AWAKE, a Self-modulated, Proton-driven Plasma Wakefield Acceleration Experiment at CERN

Proton ($p^+$) bunches available today carry large amounts of energy ($kJ$). They are therefore potential drivers for plasma wakefield acceleration experiments aiming at large energy gain along a single long plasma. However, these $p^+$ bunches are also long ($\sim10~cm$). In dense plasmas, such that the plasma period is shorter than the bunch length, they are subject to the self-modulation instability (SMI) [Kumar, Phys. Rev. Lett. 104, 255003 (2010)]. The SMI forms a train of short bunches that can resonantly drive accelerating wakefields to the $GV/m$ level.

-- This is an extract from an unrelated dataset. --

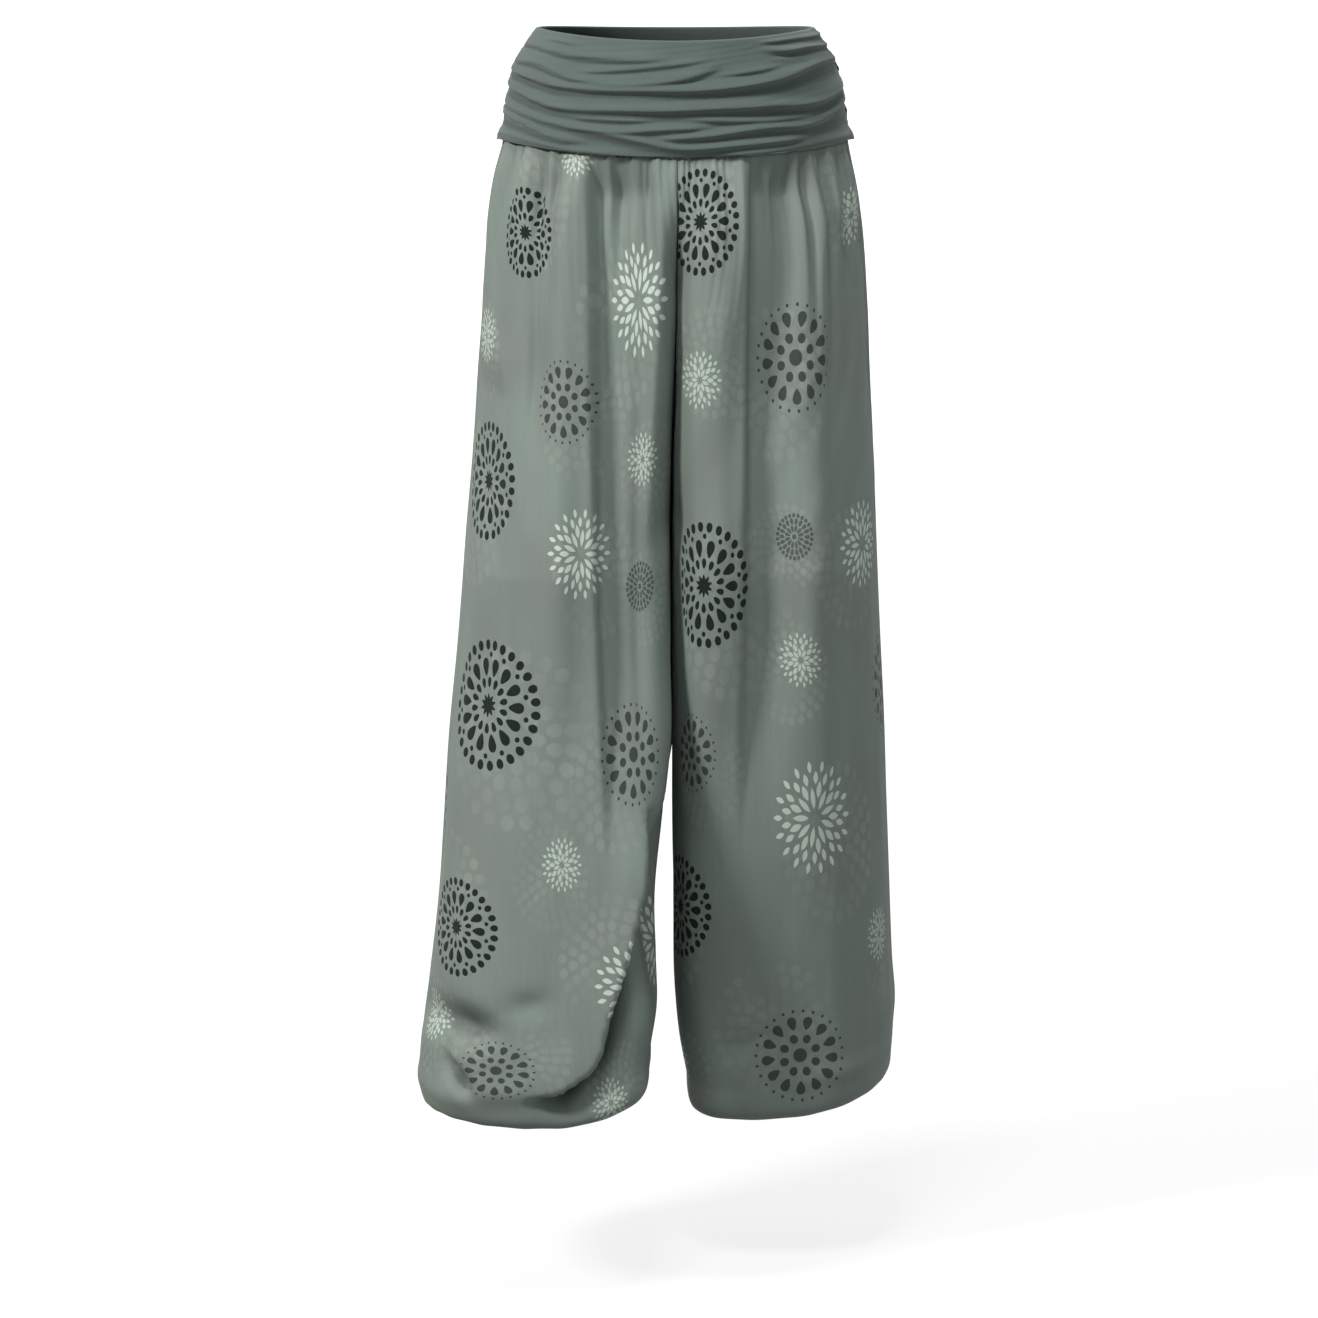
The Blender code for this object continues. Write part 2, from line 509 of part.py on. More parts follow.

Based on this scheme, the AWAKE experiment at CERN will use the $400~GeV$ bunch with $3\times10^{11}~p^+$ of the SPS. Numerical simulations show that over $10~m$ of plasma with a density in the $1-10\times10^{14}~cm^{-3}$ range the SMI can grow, and saturate when seeded. Seeding also allows for deterministic injection of the witness bunch. Externally injected $MeV$ electrons can reach $GeV$ energies in $\sim GeV/m$ accelerating gradient. Operating at low plasma density, i.e., larger accelerating structure, but with large average gradient eases the injection process and the bunches production and alignment. The physics program and the experimental set-up of the AWAKE experiment will be presented.